Looking back, I can see that I got that comforting belief from my parents, but it was reinforced by the experience of living through the Thatcher administration, which appeared to reaffirm the left's monopoly of goodness. The embrace first of monetarism and then of the European exchange-rate mechanism produced two recessions, which Conservatives viewed with apparent composure because the lives wrecked by mass unemployment and business failure had the beneficial side-effect of destroying trade-union power. Even when the left of the Eighties was clearly in the wrong - as it was over unilateral nuclear disarmament - it was still good. It may have been dunderheaded to believe that dictators would abandon their weapons systems if Britain abandoned hers, but it wasn't wicked.

Yet for all the loathing of Conservatives I felt, I didn't have to look at modern history to know that it was a fallacy to believe in the superior virtue of the left: my family told me that. My parents joined the Communist Party, but left it in their twenties. My father encouraged me to read Alexander Solzhenitsyn's exposés of the Soviet Union and argue about them at the dinner table. He knew how bad the left could get, but this knowledge did not stop him from remaining very left-wing. He would never have entertained the notion that communism was as bad as fascism. In this, he was typical. Anti-communism was never accepted as the moral equivalent of anti-fascism, not only by my parents but also by the overwhelming majority of liberal-minded people. The left was still morally superior. Even when millions were murdered and tens of millions were enslaved and humiliated, the 'root cause' of crimes beyond the human imagination was the perversion of noble socialist ideals.

Every now and again, someone asks why the double standard persists to this day. The philosophical answer is that communism did not feel as bad as fascism because in theory, if not in practice, communism was an ideology that offered universal emancipation, while only a German could benefit from Hitler's Nazism and only an Italian could prosper under Mussolini's fascism. I'm more impressed by the matter-of-fact consideration that fascist forces took over or menaced Western countries in the Thirties and Forties, and although there was a communist menace in the Cold War, the Cold War never turned hot and Western Europe and North America never experienced the totalitarianism of the left.

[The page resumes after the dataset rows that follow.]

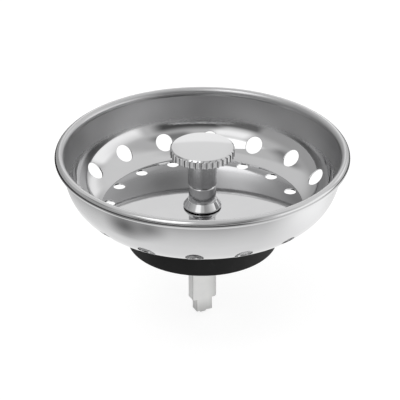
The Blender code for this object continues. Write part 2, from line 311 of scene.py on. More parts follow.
# %% [markdown]
# ### Soft lamps
#
# Metal needs no lamp, but the rubber and the nylon do. A large soft lamp above the camera's left shoulder
# gives them shape and lays a faint shadow on the floor. A low one in front, a little to the right, lights
# the broad face of the stem, so that its narrow end stays darker. Area lamps are used because a small lamp
# would give hard shadows. Mirrors don't show them, because the tent already holds all that the metal
# reflects.

# %% Add the soft lamps
SOFT_LAMPS = (
    # name, bearing, height, distance, width, depth, power
    ("softbox", -47, 52, 0.9, 0.5, 0.35, 0.6),
    ("low_fill", 28, 10, 0.6, 0.3, 0.2, 0.9),
)


def make_lamp(name, bearing, height, distance, width, depth, power):
    """A softbox that looks at the plug from a bearing and a height, given in degrees."""
    lamp_light = bpy.data.lights.new(name, "AREA")
    lamp_light.shape = "RECTANGLE"
    lamp_light.size = width
    lamp_light.size_y = depth
    lamp_light.energy = power
    lamp = bpy.data.objects.new(name, lamp_light)
    bpy.context.scene.collection.objects.link(lamp)
    flat = cos(radians(height))
    aim = Vector((sin(radians(bearing)) * flat, -cos(radians(bearing)) * flat, sin(radians(height))))
    lamp.location = Vector((0, 0, basket_base)) + aim * distance
    lamp.rotation_euler = aim.to_track_quat("Z", "Y").to_euler()
    lamp.visible_glossy = False
    return lamp


for settings in SOFT_LAMPS:
    lamp = make_lamp(*settings)
    print(lamp.name, "stands", round(lamp.location.length, 2), "m away")

# %% [markdown]
# ### The white sheet
#
# The floor is a plain white sheet. Straight looks see it with a glow added, which brings it up to the white
# of the background while the plug's shadow still shows a little. What the steel mirrors of it is a painted
# glow, with painted light and shade: bright close to the plug and darker further off, most of all to the
# front left, painted as the shade of the camera's stand, and behind the plug, where painted shade gives the
# rim its thin dark outline. Soft patches of painted light and shade lie on it too. Real cards and cloths
# could lie on the sheet, but they would show in the picture. So the sheet's material tells straight looks
# and mirrored ones apart.

# %% Shade what mirrors see of the sheet
MIRRORED_NEAR = 1.0
MIRRORED_BRIGHT = 0.86
MIRRORED_DIM = 0.1
MIRRORED_BEARING = radians(119)
MIRRORED_START = -0.032
MIRRORED_END = 0.1
NEAR_RADIUS = 0.047
FAR_RADIUS = 0.141
BACK_SHADE_START = 0.07
BACK_SHADE_END = 0.1
BACK_SHADE = 0.15
# Soft patches of painted light and painted shade, which only mirrors see on the sheet.
MIRRORED_LIGHT_PATCHES = (
    # x, y, radius, softness, level
    (-0.064, -0.042, 0.016, 0.016, 0.2),
    (-0.05, -0.064, 0.012, 0.014, 0.3),
    (0.095, -0.005, 0.04, 0.03, 1.35),
)


def mirrored_glow(tree):
    """The painted light and shade that a mirror sees at each place of the sheet."""
    place = add_node(tree, "ShaderNodeTexCoord").outputs["Object"]
    parts = split(tree, place)
    aside = compute(tree, "MULTIPLY", parts["X"], sin(MIRRORED_BEARING))
    along = compute(tree, "MULTIPLY_ADD", parts["Y"], -cos(MIRRORED_BEARING), aside)
    far = rise(tree, along, MIRRORED_START, MIRRORED_END, MIRRORED_DIM, MIRRORED_BRIGHT)
    near = rise(tree, measure(tree, "LENGTH", place), FAR_RADIUS, NEAR_RADIUS)
    level = mix(tree, near, far, MIRRORED_NEAR)
    for x, y, radius, softness, patch_level in MIRRORED_LIGHT_PATCHES:
        away = measure(tree, "DISTANCE", place, (x, y, 0))
        inside = rise(tree, away, radius + softness, radius - softness)
        level = mix(tree, inside, level, patch_level)
    # Painted shade behind the plug, which gives the rim its thin dark outline.
    behind = rise(tree, parts["Y"], BACK_SHADE_START, BACK_SHADE_END, 1.0, BACK_SHADE)
    return product(tree, level, behind)


print("what mirrors see of the sheet has", len(MIRRORED_LIGHT_PATCHES), "patches of its own")

# %% [markdown]
# A curved backdrop could hide the sheet's far edge. Here the sheet simply reaches far beyond the picture,
# and diffuse light sees plain white paper, so the plug is lit from below as it would be on a real sheet.

# %% Lay the floor
FLOOR_REACH = 3.0
FLOOR_WHITE = 0.8
FLOOR_GLOW = 0.8
FLOOR_SHEEN_SHARE = 0.4


def sheet_material():
    """White paper, with a glow of its own to straight looks and another to mirrored ones."""
    material = bpy.data.materials.new("white_sheet")
    material.use_nodes = True
    tree = material.node_tree
    tree.nodes.clear()
    path = add_node(tree, "ShaderNodeLightPath").outputs
    straight = path["Is Camera Ray"]
    plain = add_node(tree, "ShaderNodeBsdfDiffuse", {"Color": (FLOOR_WHITE, FLOOR_WHITE, FLOOR_WHITE, 1)})
    sheen = compute(tree, "MULTIPLY", straight, FLOOR_WHITE * FLOOR_SHEEN_SHARE)
    shaded = add_node(tree, "ShaderNodeBsdfDiffuse", {"Color": sheen})
    level = mix(tree, straight, mirrored_glow(tree), FLOOR_GLOW)
    glow = add_node(tree, "ShaderNodeEmission", {"Color": (1, 1, 1, 1), "Strength": level})
    white = add_node(tree, "ShaderNodeAddShader", {0: shaded.outputs[0], 1: glow.outputs[0]})
    seen = compute(tree, "MAXIMUM", straight, path["Is Glossy Ray"])
    seen = compute(tree, "MAXIMUM", seen, path["Is Transmission Ray"])
    surface = add_node(tree, "ShaderNodeMixShader", {0: seen, 1: plain.outputs[0], 2: white.outputs[0]})
    add_node(tree, "ShaderNodeOutputMaterial", {"Surface": surface.outputs[0]})
    return material


def make_floor():
    """A wide white sheet at the height of the plug's lowest point."""
    reach = FLOOR_REACH
    corners = [(-reach, -reach, 0), (reach, -reach, 0), (reach, reach, 0), (-reach, reach, 0)]
    mesh = bpy.data.meshes.new("floor")
    mesh.from_pydata(corners, [], [(0, 1, 2, 3)])
    mesh.materials.append(sheet_material())
    floor = bpy.data.objects.new("floor", mesh)
    bpy.context.scene.collection.objects.link(floor)
    floor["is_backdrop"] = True
    return floor


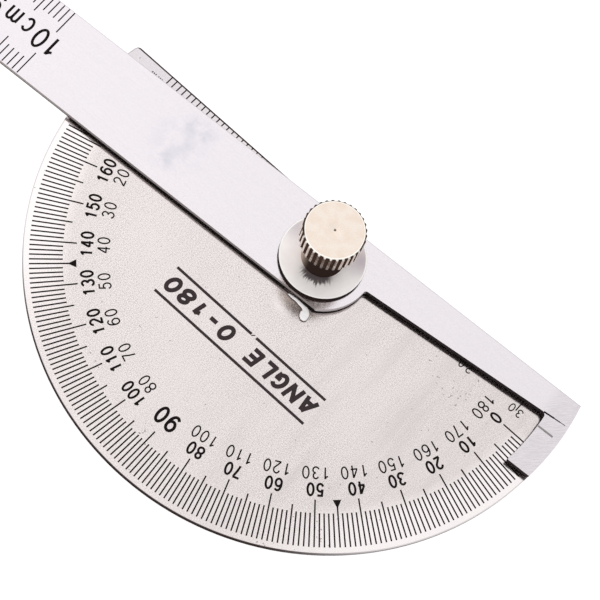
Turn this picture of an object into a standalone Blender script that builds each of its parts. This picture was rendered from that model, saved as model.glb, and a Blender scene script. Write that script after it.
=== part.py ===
"""Protractor: a half-round head plate with a ruler arm under a knurled thumb nut.

The arm turns over the plate about a threaded stud. Its tail ends in a curved
pointer that follows the degree ring, and its blade is a ten centimetre rule.
The nut presses a flat washer on the arm to hold an angle.

Units are metres. The origin is on the pivot axis, level with the underside of
the head plate. +Z runs up through the nut and the degree ring faces +Y.
"""

import math

import bmesh
import bpy
from mathutils import Matrix, Vector

MM = 0.001

# Stack along the pivot axis, from the underside of the head plate up.
PLATE_THICKNESS = 1.0 * MM
SHIM_THICKNESS = 0.4 * MM
ARM_THICKNESS = 1.0 * MM
WASHER_THICKNESS = 0.85 * MM
STACK_GAP = 0.05 * MM

SHIM_BOTTOM = PLATE_THICKNESS + STACK_GAP
ARM_BOTTOM = SHIM_BOTTOM + SHIM_THICKNESS + STACK_GAP
WASHER_BOTTOM = ARM_BOTTOM + ARM_THICKNESS + STACK_GAP
NUT_BOTTOM = WASHER_BOTTOM + WASHER_THICKNESS + STACK_GAP

# Head plate.
PLATE_RADIUS = 45.0 * MM
PLATE_EDGE_DROP = 6.83 * MM
PLATE_CORNER_RADIUS = 0.8 * MM

# Arm: blade towards +X, tail and pointer towards -X, before it is turned.
ARM_ANGLE = math.radians(3.8)
BLADE_HALF_WIDTH = 7.0 * MM
BLADE_TIP = 154.5 * MM
TIP_CORNER_RADIUS = 0.5 * MM
LOBE_RADIUS = 8.15 * MM
TAIL_EDGE_AT_LOBE = -0.25 * MM
TAIL_EDGE_AT_POINTER = -2.63 * MM
POINTER_INNER_RADIUS = 41.0 * MM
POINTER_OUTER_RADIUS = PLATE_RADIUS
LOBE_NOTCH_RADIUS = 0.5 * MM
POINTER_NOTCH_RADIUS = 0.7 * MM
POINTER_TOP_RADIUS = 0.2 * MM

# Friction shim with the tongue that shows beside the arm.
SHIM_RADIUS = 6.6 * MM
TONGUE_RIGHT = 0.5 * MM
TONGUE_BEND = -2.75 * MM
TONGUE_LEFT = -4.0 * MM
TONGUE_REACH = 7.66 * MM
TONGUE_TIP = 9.9 * MM
TONGUE_TIP_RADIUS = 0.6 * MM
TONGUE_BEND_RADIUS = 0.3 * MM

# Pivot stud, riveted into the plate with its head flush underneath.
STUD_RADIUS = 2.0 * MM
STUD_HEAD_RADIUS = 3.4 * MM
STUD_HEAD_THICKNESS = 0.5 * MM
STUD_TOP = 11.4 * MM
STUD_CHAMFER = 0.3 * MM
THREAD_PITCH = 0.7 * MM
THREAD_DEPTH = 0.22 * MM
THREAD_START = 4.2 * MM
THREAD_TURNS = 9
PRESS_CLEARANCE = 0.05 * MM
TURN_CLEARANCE = 0.1 * MM

# Flat washer.
WASHER_RADIUS = 6.8 * MM
WASHER_EDGE = 0.12 * MM

# Thumb nut.
NUT_HEIGHT = 10.95 * MM
NUT_NECK_RADIUS = 3.4 * MM
NUT_FACE_RADIUS = 4.6 * MM
NUT_HEAD_RADIUS = 4.85 * MM
NUT_HEAD_HEIGHT = 4.1 * MM
NUT_CHAMFER = 0.22 * MM
NUT_BORE_DEPTH = 8.6 * MM
NUT_BORE_CONE = 0.9 * MM
NUT_DIMPLE_RADIUS = 0.22 * MM
NUT_DIMPLE_DEPTH = 0.16 * MM
KNURL_COUNT = 32
KNURL_DEPTH = 0.28 * MM

# Fineness of round shapes.
EDGE_BREAK = 0.1 * MM
ARC_STEP = math.radians(2.0)
TURNED_STEPS = 96
STUD_STEPS = 40
SHARP_ANGLE = math.radians(35.0)
MERGE_DISTANCE = 0.001 * MM


def clear_scene():
    """Remove every object that the file opens with."""
    for existing in list(bpy.data.objects):
        bpy.data.objects.remove(existing, do_unlink=True)


def new_collection(name):
    """Make a collection in the scene."""
    collection = bpy.data.collections.new(name)
    bpy.context.scene.collection.children.link(collection)
    return collection


def make_material(name, colour, metallic, roughness):
    """Make a plain Principled material."""
    material = bpy.data.materials.new(name)
    material.use_nodes = True
    shader = material.node_tree.nodes["Principled BSDF"]
    shader.inputs["Base Color"].default_value = (*colour, 1.0)
    shader.inputs["Metallic"].default_value = metallic
    shader.inputs["Roughness"].default_value = roughness
    return material


def arc(radius, start, end, centre=(0.0, 0.0)):
    """Points on an arc about a centre, both ends included."""
    count = max(3, math.ceil(abs(end - start) / ARC_STEP))
    angles = [start + (end - start) * i / count for i in range(count + 1)]
    return [(centre[0] + radius * math.cos(a), centre[1] + radius * math.sin(a)) for a in angles]


def circle(radius):
    """Points all the way round the pivot, each only once."""
    return arc(radius, 0.0, math.tau)[:-1]


def left_of_circle(radius, height):
    """The point on a circle about the pivot at a height, on its -X side."""
    return (-math.sqrt(radius ** 2 - height ** 2), height)


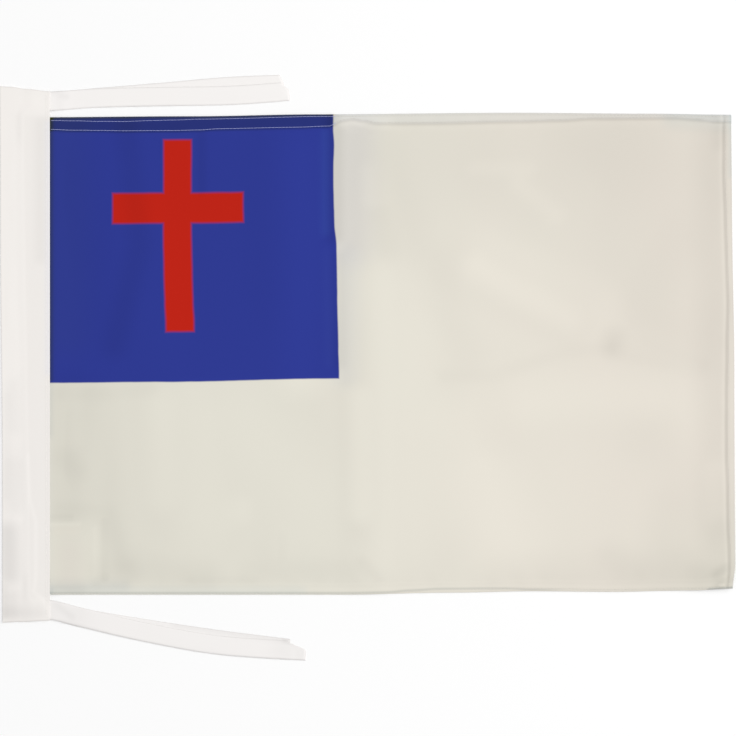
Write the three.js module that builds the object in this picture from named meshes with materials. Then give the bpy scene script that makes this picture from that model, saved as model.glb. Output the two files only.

There were many moments in the Thirties when fascists and communists co-operated - the German communists concentrated on attacking the Weimar Republic's democrats and gave Hitler a free run, and Stalin's Soviet Union astonished the world by signing a pact with Nazi Germany in 1939. But after Hitler broke the terms of the alliance in the most spectacular fashion by invading the Soviet Union in 1941, you could rely on nearly all of the left - from nice liberals through to the most compromised Marxists - to oppose the tyrannies of the far right. Consistent anti-fascism added enormously to the left's prestige in the second half of the 20th century. A halo of moral superiority hovered over it because if there was a campaign against racism, religious fanaticism or neo-Nazism, the odds were that its leaders would be men and women of the left. For all the atrocities and follies committed in its name, the left possessed this virtue: it would stand firm against fascism. After the Iraq war, I don't believe that a fair-minded outsider could say it does that any more.


Folks who supported the North Vietnamese, Castro, etc. didn't just now stumble from the path of the righteous in the Middle East.

Posted by Orrin Judd at January 21, 2007 12:10 AM
Comments

Tyrannies of the right? ... the left possessed this virtue: it would stand firm against fascism.

What a bunch of expletive deleted.

Posted by: erp [TypeKey Profile Page] at January 21, 2007 8:35 AM

It's always funny to read something from a lefty moving out of the fold. There's always the straw that breaks the camel's back.

It's astonishing to read people for whom Hungary '56 or Prague '68 were some sort of revelation. Had they somehow missed the purges in the 30s, the Soviet intervention in Spain with its own purges, the Molotov pact, the brutal "repatriation" program after WW2, and on and on and on?

Posted by: Jim in Chicago at January 21, 2007 10:17 AM

The left is evil in its ideals, not just its operation. Back to Leniin, bact to Marx, back to Robespierre, back to Cataline, back to Cain, the left is the party of envy, hatred, revenge, impiety; in oj-speak, witches.

Posted by: Lou Gots at January 21, 2007 10:43 AM

Jim in Chicago:

My personal favorite is all the intellectual types who say they first realized how bad communism was when they read Solzhenitsyn. These are people who claim to evaluate situations based on reason and logic, rather than giving primacy to emotional appeals. I applaud their moment of truth, but what does it say about them that a literary genius had to come along before they realized that millions of dead people in the gulag was bad?